The Commerce Department has created a standard annual rental rate for tenants wanting to occupy space at the Daniel K. Inouye Industrial Park in Tafuna and the new rates will apply to future tenants, while the status of current tenants are under review, says DOC director Keniseli Lafaele.


The standard rate issue was first revealed in the DOC’s fiscal year 2013, fourth quarter performance report, which states in part that with the assistance and expertise of Dr. J. Sreeni, the DOC— which oversees the industrial park— has been able to create a standard annual rent for all tenants of the park.


According to the report, the annual rent is based on considering the median annual rate with inflation adjustments.


Responding to Samoa News inquiries, Lafaele said DOC is “updating rates based on the inflation index” and the reason for this move is that “some of these rates have not been adjusted to inflation for several years.”


So “we’ve come up with a range of $0.25 to a $0.90” per square foot and the “rate given to a business entity depends on the employment the business generates, original investment, the type of business, long term potential, and other factors — hence rates will not be the same for everyone,” Lafaele said from Cairns, Australia where he is part of the territory’s delegation attending the 10th Meeting of the Western and Central Pacific Fisheries Commission.

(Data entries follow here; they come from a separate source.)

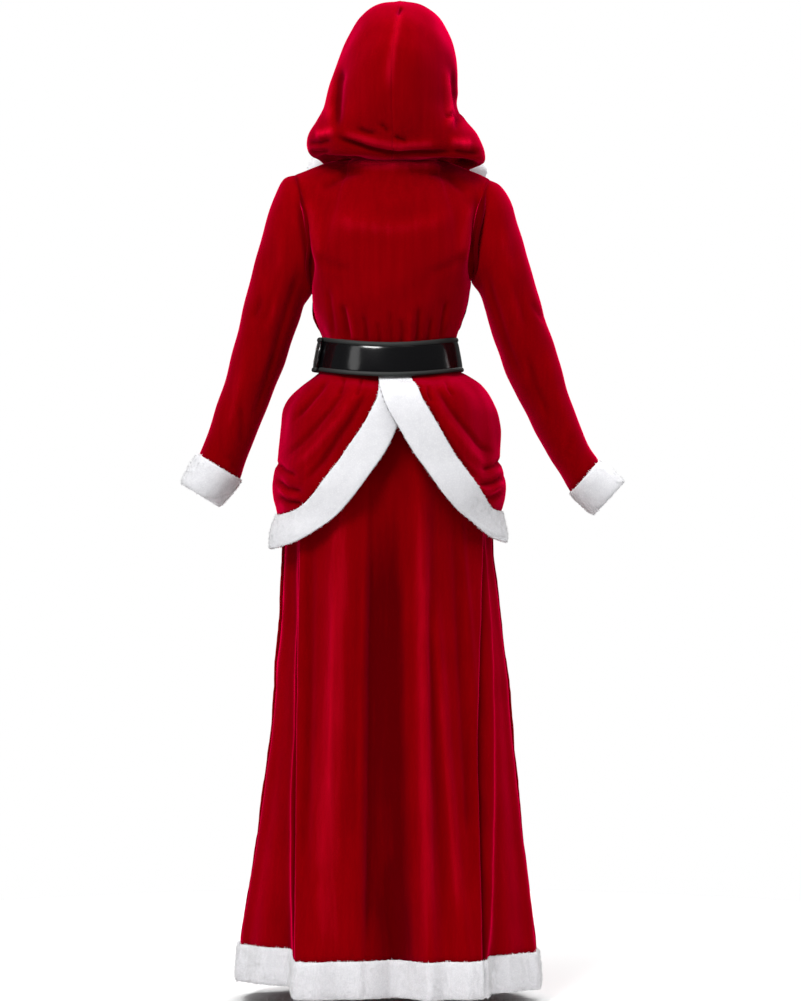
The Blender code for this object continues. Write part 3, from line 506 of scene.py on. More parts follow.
def skirt_grid(node, first, last):
    """Rows of one skirt panel, whose columns run along its laps, and the angles of its last row."""
    laps = SKIRT_LAPS if node == "skirt_back" else ()
    rows = []
    for z in np.linspace(SKIRT_TOP, SKIRT_BOTTOM, SKIRT_ROWS):
        knots = [first + SIDE_SEAM_TURN, *[lap_angle(lap[3], z) for lap in laps], last - SIDE_SEAM_TURN]
        stretches = [np.linspace(*ends, count) for *ends, count in zip(knots, knots[1:], SKIRT_COLUMNS[node])]
        angles = np.concatenate(stretches)
        row = skirt_points(angles, z)
        outward = skirt_points(angles, z, 1) - row
        for depth, reach, way, path in laps:
            edge = knots[1] if way < 0 else knots[2]
            away = np.abs(row[:, 0] - skirt_points(np.array([edge]), z)[0, 0])
            fall = np.where(under_lap(way), np.exp(-away / reach), 0) * lap_share(z)
            row = row - outward * (depth * fall)[:, None]
            row[:, 0] -= way * LAP_SLIDE * fall * np.exp(-away / LAP_SLIDE_REACH)
            is_edge = (np.abs(angles - edge) < LAP_ROLL_TURN) & ~under_lap(way)
            rolled = is_edge * np.exp(-((away / LAP_ROLL_REACH) ** 2)) * lap_share(z)
            row = row - outward * (LAP_ROLL * rolled)[:, None]
        lift = np.interp((angles + 180) % 360 - 180, HEM_LIFT["angle"], HEM_LIFT["lift"])
        lowness = np.clip((HEM_LIFT_FROM - z) / (HEM_LIFT_FROM - SKIRT_BOTTOM), 0, 1)
        row[:, 2] += lift * lowness**HEM_LIFT_POWER
        rows.append(row)
    return np.stack(rows), angles


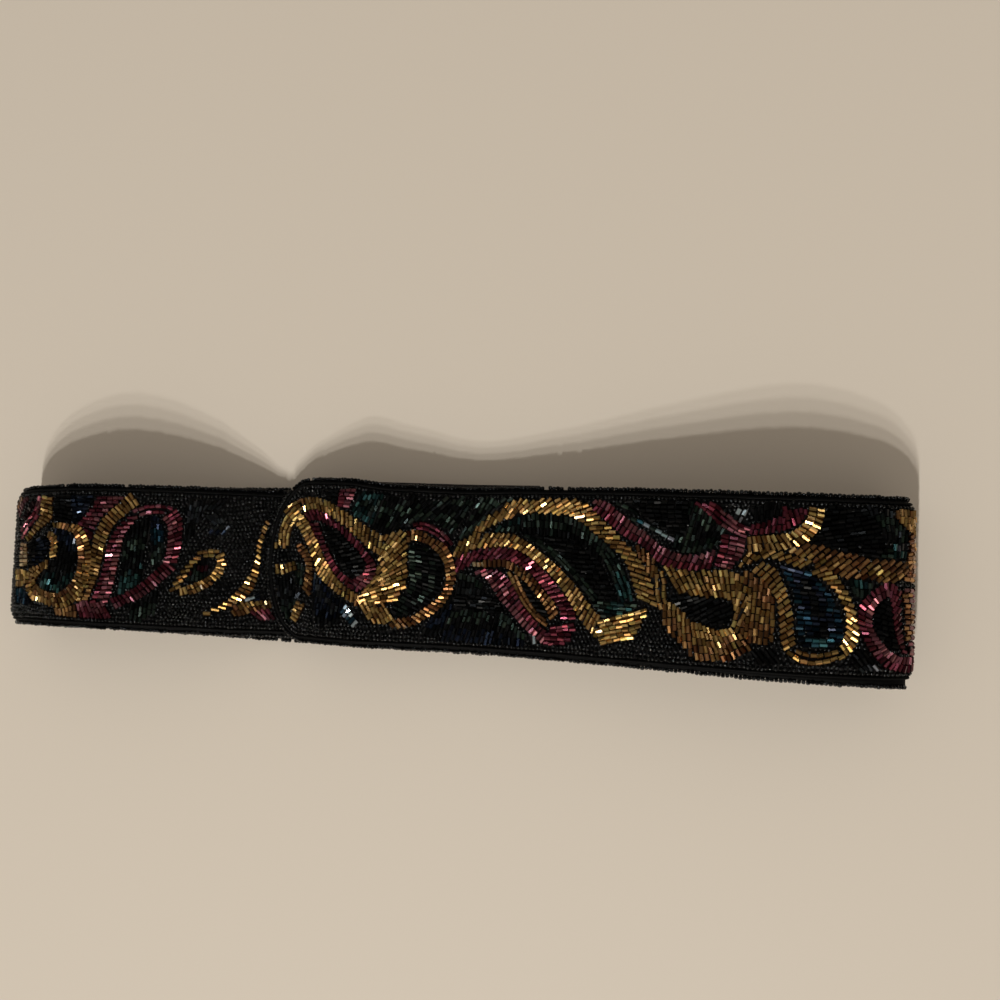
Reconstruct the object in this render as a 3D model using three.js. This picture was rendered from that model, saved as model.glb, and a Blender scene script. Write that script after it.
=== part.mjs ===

He said the current rental rates vary, depending on the effective year of the lease, adding there are some rentals with 10 to 20 cents per square foot. He also said the new annual rental rate is in effect for new leases but DOC has yet to decide on current tenants.


“Again, the current rate adjustment is based on the inflation index and part of the overall effort to manage the industrial park more efficiently than in the past,” he said. ”We're working on improving the park and attracting more businesses to be located in the park.”


Since the beginning of the year, the issue of rental rates at the industrial park has been raised by lawmakers, some calling on the government to look at a readjustment of rates, as rates have not been changed for a long time.


The report says that average receivables per month from park tenants are about $43,759.




Also in the 4th quarter report, DOC said industrial park staff continues to work with the Attorney General’s Office to secure Lot 58, previously occupied by Pacific Products and later awarded by ANZ Bank to Tutuila Inc.


It says the first option in trying to resolve this case is ASG proposing to swap other available lots within the park — comparable to Lot 58 for Tutuila Inc. — in order for the company to operate.


The second option is for ASG to condemn this lot and compensate Tutuila the fair market value of the buildings and land. Either way, said DOC, ASG is securing the services of a local consultant to conduct an appraisal so that ASG will have a better understanding of the value of the lot to make an informed decision.


Industrial park staff is also in the process of obtaining additional information regarding existing tenants with regard to the number of employees presently working; and whether the businesses have insurance coverage as required by the terms of their lease.


And finally, at the end of the 4th quarter, DOC said industrial park arrears stood at $1.27 million for 47 tenants and the Attorney General’s Office is working on leases, which have been in arrears for more than 120 days.